There is probably no prettier song than Voi che sapete from Le nozze di Figaro, but opera sounds strange to modern ears.


jacob 02.02.06 at 9:17 am

Seems to me that Kieran’s post should have its vowells removed, since he is clearly trolling.


Jimmy Doyle 02.02.06 at 9:58 am

For piano concertos it’s hard to choose between Kk 466, 467, 488 and 491. Other suggestions: the opening Kyrie or the Qui tollis or Et incarnatus est from the Mass in C minor; Porgi amor from Figaro; opening of “dissonance” quartet K 465 (highly unusual); Sinfonia Concertante K 364; overtures to any of Idomeneo, Don Giovanni or the Magic Flute as well as/instead of Figaro. In the interest of combatting the ‘sweetness and light’ conception, the slow movements of Kk 488 and 364, and “Ach! ich fuhl’s” from the Magic Flute are especially tragic.


Gary 02.02.06 at 10:32 am

“The one that starts “da-da-da-dummmm” – isn’t it Beethoven’s fifth symphony?”

Joke told to me by a ten-year-old:

Q: What was Beethoven’s favorite fruit?
A: Banana-naaaa


fred 02.02.06 at 1:10 pm

How about the “Lachrymosa” from the requiem? Extremely moving, especially as used near the end of the movie “Amadeus”.


David S. 02.02.06 at 3:05 pm

Try to make room for the Divertimento in D major (K.136, if I remember right). I know nothing about it, it’s just one of my personal favorites – a small perfection.


dearieme 02.02.06 at 5:36 pm

“The Rondo a la Turca from the Piano Sonata Nr. 11?” Aha, then you could get them to compare it with Dave Brubeck’s version “Blue Rondo a la Turk”.


Chris Bertram 02.03.06 at 6:34 am

Many thanks for all the suggestions. Just to report back, here’s what I ended up with …

I played

The overture to Figaro
The opening room-measuring scene
Der Hölle Rache
The opening of the Dissonance Quartet
and the Lachrymosa from the Requiem.

I would have played a bit of the Andante from K467 but the class didn’t work out like that, and I couldn’t get hold of a recording of K515 or 516 in time (not in Borders yesterday).

Also had to endure “Amadeus” by Falco from another class member … Austrian pseudo-rap!


paul 02.03.06 at 9:27 am

Did you think to repeat 2 of the most famous comments about Mozart? To wit:

Tom Lehrer – “When Mozart was my age, he had been dead for 2 years.”
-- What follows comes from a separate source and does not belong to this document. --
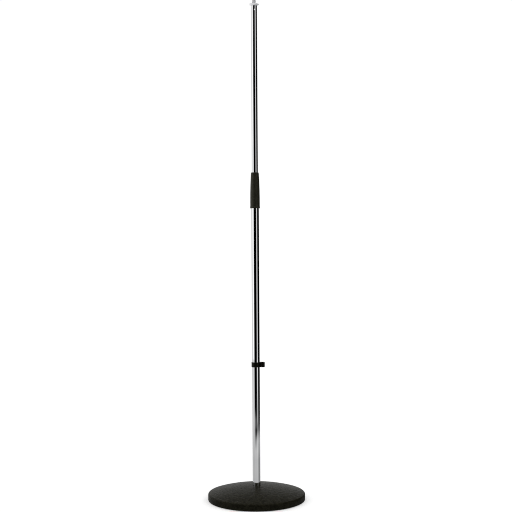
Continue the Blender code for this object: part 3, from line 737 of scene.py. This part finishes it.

Glenn Gould – “Mozart died too late.” (This seems to be commonly explained as an expression of Gould’s disdain for Mozart, though I read once that he meant it as his disdain for Mozart’s late oeuvre rather than all of it.)
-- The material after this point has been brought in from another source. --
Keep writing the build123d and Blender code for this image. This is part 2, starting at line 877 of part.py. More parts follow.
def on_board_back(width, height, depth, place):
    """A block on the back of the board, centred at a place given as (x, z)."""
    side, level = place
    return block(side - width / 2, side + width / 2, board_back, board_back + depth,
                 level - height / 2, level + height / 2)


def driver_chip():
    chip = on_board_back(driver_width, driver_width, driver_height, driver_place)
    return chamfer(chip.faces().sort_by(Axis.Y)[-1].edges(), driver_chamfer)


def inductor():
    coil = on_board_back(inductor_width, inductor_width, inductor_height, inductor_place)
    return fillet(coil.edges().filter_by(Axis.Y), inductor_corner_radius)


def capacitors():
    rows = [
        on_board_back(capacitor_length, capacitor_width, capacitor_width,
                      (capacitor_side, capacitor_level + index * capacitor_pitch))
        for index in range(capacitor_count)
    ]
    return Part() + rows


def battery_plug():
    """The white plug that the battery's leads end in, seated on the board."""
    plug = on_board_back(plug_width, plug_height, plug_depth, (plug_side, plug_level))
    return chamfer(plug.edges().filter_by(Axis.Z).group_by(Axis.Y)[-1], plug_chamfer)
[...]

Jimmy Doyle 02.03.06 at 9:41 am

I think Gould disliked all Mozart, and indeed classical music in general, as lacking rhythmic and harmonic variety, or something. He once said he didn’t like anything between Bach and Tristan.


fyreflye 02.03.06 at 10:17 pm

Listen to Gould’s second traversal of the Mozart piano sonatas and you’ll know he hated them.